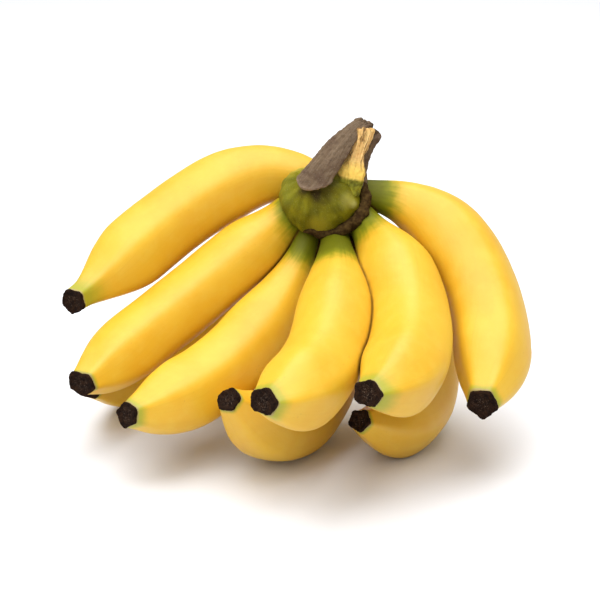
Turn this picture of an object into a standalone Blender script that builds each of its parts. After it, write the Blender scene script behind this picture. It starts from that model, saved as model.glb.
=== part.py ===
"""A hand of small bananas, of the lady finger kind, resting on the bellies of its lower fingers.

Metres, +Z up, and the floor is at z = 0. The crown is what the fingers grow from. An empty stands at
the crown's middle, and every place in this file is measured from there. Seen from the front (along +Y),
+X is to the right.
"""

import math
from typing import NamedTuple

import bmesh
import bpy
from mathutils import Vector

# Where the crown's middle stands, which puts the origin under the middle of the whole hand
CROWN_PLACE = Vector((0.0145, 0.0385, 0.1065))
# The way the crown's dome faces: forward, up and a little to the left
CROWN_FACES = Vector((-0.15, -0.89, 0.43))

# Two solids that grow together keep this much room between their meshes
GAP = 0.0003
# Corners closer than this are one corner
WELD = 0.00001
# An edge that is sharper than this many degrees stays sharp
SMOOTH_UNDER = 50
# A block under the floor, wider than the hand, which cuts the flat spots that the hand rests on
FLOOR_BLOCK = (0.4, 0.4, 0.02)
# Steps in which a middle line is measured
LINE_STEPS = 400

# Half sizes of the crown: across the hand, up it, and along the way that the dome faces
DOME_HALF = (0.0188, 0.0150, 0.0150)
PAD_HALF = (0.0195, 0.0170, 0.0180)
PAD_SET_BACK = 0.0085
RIM_HALF = (0.0205, 0.0180)
RIM_THICKNESS = 0.0034
# The crown sits this much below the point that the places are measured from
CROWN_DROP = 0.0015
CROWN_SIDES = 28
CROWN_RINGS = 14

# Every finger starts inside the crown, which cuts it off where it comes out. Shares are of its length.
# How blunt the shoulder is behind the neck; 1 is a plain S curve and less is blunter
NECK_SHARE = 0.05
SHOULDER_POWER = 0.85
# A finger has five soft ridges, which stand out from a round section by this share of its radius
RIDGES = 5
RIDGE_SHARE = 0.035
SIDES_PER_RIDGE = 3
FINGER_RINGS = 21

# The dried flower end: a short corky knob with a shallow dish in its face
FLOWER_LENGTH = 0.0042
FLOWER_SIDES = 12
# Its half profile as shares of the radius and of the height, from the dish's middle over the lip and down
# the side
FLOWER_PROFILE = (
    (0.0, 0.72), (0.42, 0.68), (0.72, 1.0), (0.94, 0.88), (1.07, 0.42), (1.0, 0.0), (0.0, 0.0))

# How a finger narrows to its flower end: the share of its length that is already narrow, the share over
# which it narrows, and the power that rounds it
USUAL_TAPER = (0.01, 0.24, 0.60)
BLUNT_TAPER = (0.01, 0.19, 0.50)
LONG_TAPER = (0.045, 0.27, 0.85)


class Finger(NamedTuple):
    full: float  # radius at its thickest
    neck: float  # radius at its neck
    end: float  # radius at its flower end
    full_at: float  # share of its length at which it is thickest
    taper: tuple
    turn: float  # turn of its ridges, in degrees
    line: tuple  # four points on its middle line, from inside the crown to the tip of the flower end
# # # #
WHAT TO DO
Only the lines from the opening of the material through the line with "its lower fingers." should be echoed, exactly as written.

RESULT
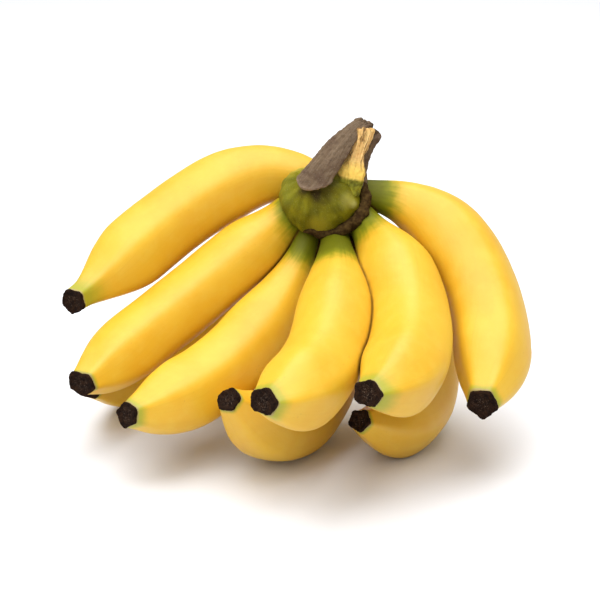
Turn this picture of an object into a standalone Blender script that builds each of its parts. After it, write the Blender scene script behind this picture. It starts from that model, saved as model.glb.
=== part.py ===
"""A hand of small bananas, of the lady finger kind, resting on the bellies of its lower fingers.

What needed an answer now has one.